The Spanish Chronicle Le Victorial, which celebrates the explcits of Pero Nino, Count of Buelna, was written by Gutiere Diaz de Gamez, his faithful lieutenant and standard-bearer. This work, though merely a biography of the Count, is unique for its brilliant description of the sea-fights, and of the customs and manners of the knightly society of those days.
Le Victorial deserves to rank with the famous Loyal Serviteur of Bayard, and with the Chronicles of Froissart, An admirable translation into French by Le Comte de Circourt and Le Comte de Puymaigre, published in 1867 in Paris, is available for those who wish to make the acquaintance of its thrilling and at times amusing pages.
Born about 1378, Pero Nino came of noble stock, and received his education at the Court of Castile, where he held the post of gentleman in attendance on the Infante Don Henry. Trained in the profession of arms, be was commissioned in 1403, at 25 years of age, to attack the Barbary Corsairs in the Mediterranean.
Ever since de Guesclin had deposed Pedro the Cruel, and placed Henry of Transtamare upon the throne of Castile, the alliance between that power and France, remained a political tradition, and in the opening years of the 15th century, Charles VI, at war with England, sought its help.

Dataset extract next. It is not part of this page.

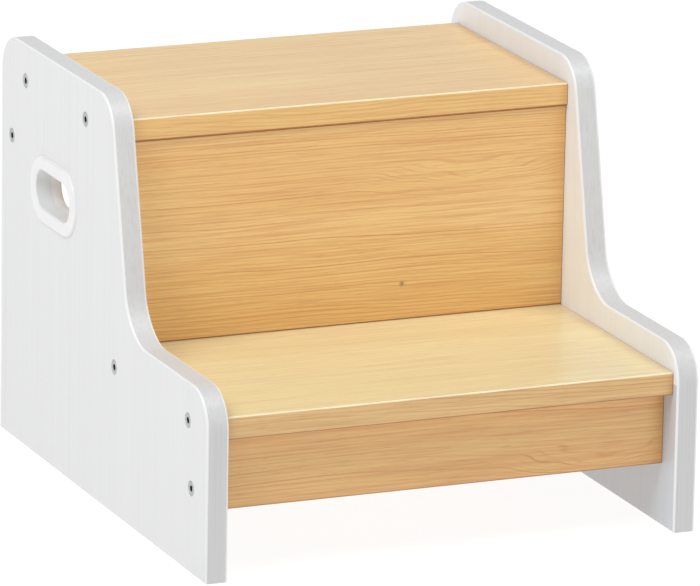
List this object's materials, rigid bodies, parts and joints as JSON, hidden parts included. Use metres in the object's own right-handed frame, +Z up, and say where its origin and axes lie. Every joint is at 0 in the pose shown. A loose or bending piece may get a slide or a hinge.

The Great Armada of Seville was directed to co-operate with the French fleet, and Nino succeeded in obtaining the command of a squadron of three galleys. The Armada apparently did little else than act as convoy to merchant ships, and Nino, tired of this life of inaction, broke away and sought adventure on his own account with his three little vessels, and was accompanied hy his faithful standard-bearer and biographer, Gutiere de Gamez.
Nino was a redoubtable sea captain. He sailed up the Gironde, burning and pillaging Bordeaux, and went off with his booty to La Rochelle. There he met Messire Charles de Savoisy, another sailor of renown, and they combined their fleets for a cruise in the English Channel. During the summer of 1405 they raided the south coast of England, taking a town in Cornwall, laying Portsmouth under contribution, and burning the town of Poole. Retiring to Harfleur, they called at Alderney on their way.
- "Il y avait là beaucoup de troupeaux dont les galerès prirent Ie necessaire pour se fournir de viande mais elles ne firent point d'autre mal, parce que les habitants sont pauvres et ne nuiseut à personne, et même ne portent point d'arme."
This gives one the impression of good manners and of humility, but, in view of what follows, it may be safer to construe this passage as the mediaeval figure of speech for a raid, pure and simple.
Winter in Rouen
Contrary winds prevented Nino from again crossing the Channel, and he therefore decided to sail up the Seine and to winter at Rouen. It is interesting to observe that, in spite of the friendly relations with Spain, the good citizens of Rouen were upon their guard when Nino appeared at their gates. The question was debated before Guillaume de Bellengues, Captain of Rouen, and his council, and evidently uneasy in their minds, they decided that the Spaniards should surrender their arms, and should moor their galleys in a certain spot, afterwards known as Le Clos des Galees.
But the somewhat gruff conditions of the authorities of Rouen were not to be of long duration, for Nino was known to many of the French nobles and so soon as his personality was established, he appears to have enjoyed a pleasant time, being invited to stay at the luxurious castles along the Seine.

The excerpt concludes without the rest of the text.